_Task details_: Restate verbatim the lines between the one holding "Write part 3" and the one holding "on juicy flesh.", both included, and no others.

_Records_:
◇ ◇ ◇ ◇ ◇ ◇ ◇
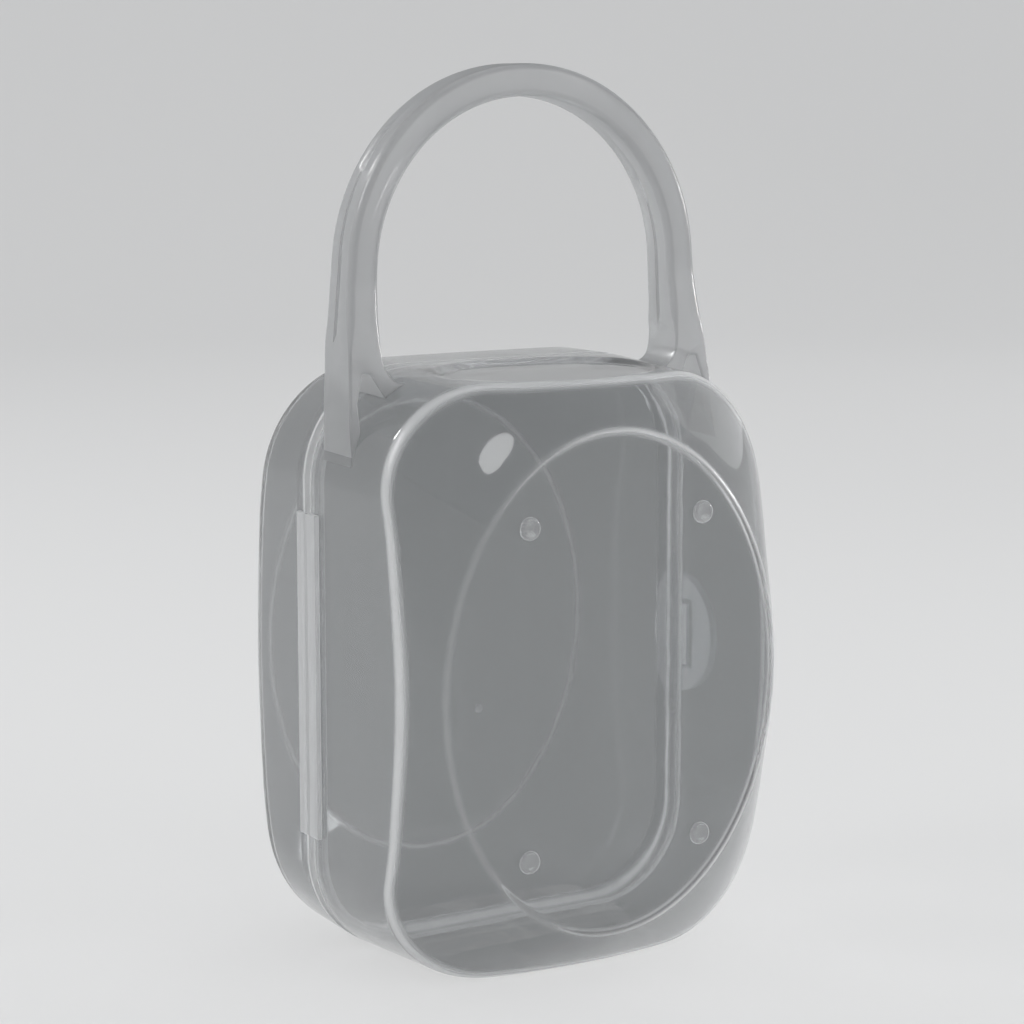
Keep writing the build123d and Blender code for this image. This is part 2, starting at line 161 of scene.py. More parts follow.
◇ ◇ ◇ ◇ ◇ ◇ ◇
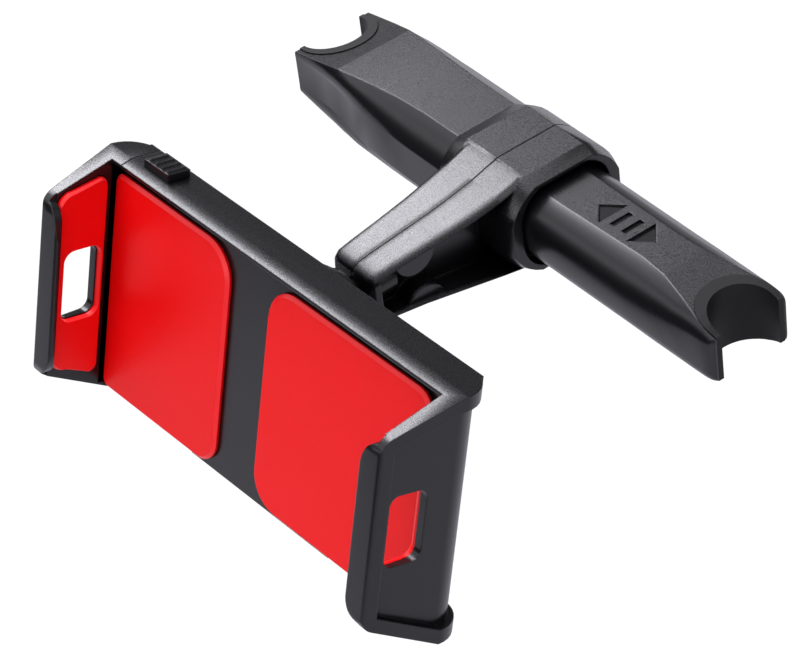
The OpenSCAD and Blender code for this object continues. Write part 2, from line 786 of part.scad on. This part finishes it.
◇ ◇ ◇ ◇ ◇ ◇ ◇
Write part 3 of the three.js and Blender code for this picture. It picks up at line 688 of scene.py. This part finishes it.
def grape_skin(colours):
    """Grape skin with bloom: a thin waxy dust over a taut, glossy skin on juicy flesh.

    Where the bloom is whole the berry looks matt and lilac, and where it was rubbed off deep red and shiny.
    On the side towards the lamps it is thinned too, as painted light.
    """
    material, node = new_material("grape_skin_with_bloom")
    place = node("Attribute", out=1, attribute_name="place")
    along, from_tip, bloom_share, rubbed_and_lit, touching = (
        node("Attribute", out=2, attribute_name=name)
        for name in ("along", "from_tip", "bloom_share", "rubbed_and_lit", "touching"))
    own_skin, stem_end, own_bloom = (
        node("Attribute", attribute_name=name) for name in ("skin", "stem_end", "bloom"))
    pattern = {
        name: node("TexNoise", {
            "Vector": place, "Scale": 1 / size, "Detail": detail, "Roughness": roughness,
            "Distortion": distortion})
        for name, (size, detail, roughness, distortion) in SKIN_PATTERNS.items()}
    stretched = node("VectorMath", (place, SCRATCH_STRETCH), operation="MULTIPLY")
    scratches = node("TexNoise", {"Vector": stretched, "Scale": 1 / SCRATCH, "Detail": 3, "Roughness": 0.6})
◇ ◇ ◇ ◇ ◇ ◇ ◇
_Exercise response_:
Write part 3 of the three.js and Blender code for this picture. It picks up at line 688 of scene.py. This part finishes it.
def grape_skin(colours):
    """Grape skin with bloom: a thin waxy dust over a taut, glossy skin on juicy flesh.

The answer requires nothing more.